MARCO CANCEDDA (M.C.): Traditionnellement, Lafarge exploite des ressources alluvionnaires présentes le long de la Seine et des fleuves en général. En France, Lafarge possède des cimenteries embranchées fluvial, par exemple celle du Havre. Puis, la construction des sites de production de béton est intervenue avec des implantations notamment le long de la Seine et jusqu’au cœur de Paris. L’activité de Lafarge compte ainsi non seulement des installations de fabrication de béton mais aussi des dépôts de granulats le long de la Seine. L’articulation des activités industrielles de Lafarge avec la voie d’eau et le transport fluvial est donc le résultat d’une longue tradition.

JMM: QUELLE EST L’IMPORTANCE DU TRANSPORT FLUVIAL POUR LAFARGE?

M.C.: Lafarge développe le transport fluvial pour des raisons écologiques et économiques. En effet, pour transporter des matériaux pondéreux, la voie fluviale demeure la meilleure option. C’est aussi une solution pour desservir le cœur de Paris en harmonie avec l’environnement, que Lafarge souhaite contribuer à préserver. Elle nous permet de réserver l’utilisation du transport routier de marchandises au dernier kilomètre ou à la livraison des chantiers. Tous les tonnages qui viennent de l’amont ou de l’aval de Paris par voie fluviale, ce sont autant de poids lourds en moins sur les routes alentour et dans la capitale. Il faut rappeler qu’un convoi fluvial évite environ 250 camions en moyenne sur la route; sachant qu’un convoi fluvial transporte environ 4 000 t et permet d’économiser 33 t de CO2. L’activité fluviale de Lafarge, y compris pour alimenter les usines de préfabrication de béton prêt à l’emploi, constitue aussi un moyen de faire preuve de solidarité entre les sites des clients que nous approvisionnons, nos sites urbains au cœur de Paris, nos lieux de production. Le transport fluvial permet un lien direct, un partenariat entre tous ces lieux.

JMM: QU’EN EST-IL DE L’INSERTION DES SITES INDUSTRIELS DE LAFARGE AU CŒUR DE PARIS?

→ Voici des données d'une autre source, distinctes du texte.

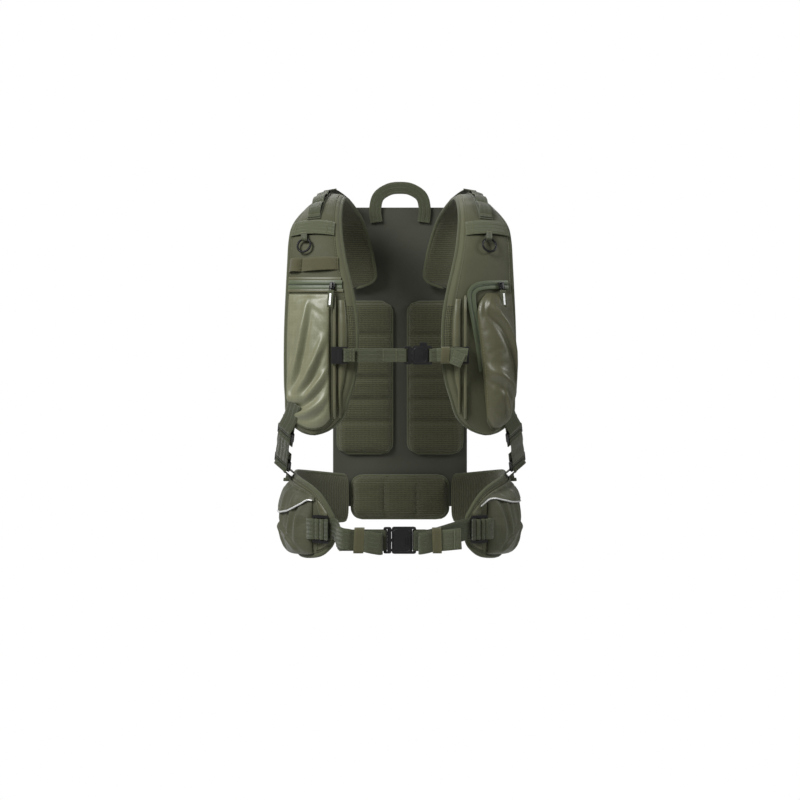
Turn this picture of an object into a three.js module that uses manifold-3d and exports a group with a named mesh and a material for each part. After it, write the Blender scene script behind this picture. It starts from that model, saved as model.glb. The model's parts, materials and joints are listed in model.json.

M.C.: La coexistence entre l’activité portuaire au cœur de Paris et l’utilisation des berges de la Seine par la population est désormais acquise. Cette coexistence est intéressante. Pendant une période, nous avons vécu des tentatives pour repousser en amont ou en aval les activités industrielles installées de longue date tout au long de la Seine au cœur de Paris. Ces dernières années, la tendance s’est inversée. L’enjeu de cette coexistence est multiple: le maintien des activités portuaires concilié à une fonction récréative avec ouverture au public du site en dehors des heures d’exploitation, le soir et le week-end. Cette mixité des usages peut s’exprimer de manière architecturale mais aussi en termes de partage de l’espace et du temps entre les activités industrielles et de loisirs. L’industriel doit concevoir ses installations en fonction de cette coexistence. Lafarge a l’habitude de telles contraintes dans ses sites de production parisiens du fait de la présence ancienne du groupe au cœur de la capitale. Depuis longtemps, nous savons coexister avec les habitants. Aujourd’hui, la nouveauté est que Ports de Paris a marqué clairement sa volonté d’établir une telle coexistence avec nous, industriels. Les chartes Sable en Seine ont bien montré cette ambition. Et la nouvelle installation de Lafarge à Port Victor en est le dernier exemple (voir encadré).

JMM: LE GROUPE LAFARGE EST-IL CONFRONTÉ À DES FREINS DANS SON ACTIVITÉ FLUVIALE?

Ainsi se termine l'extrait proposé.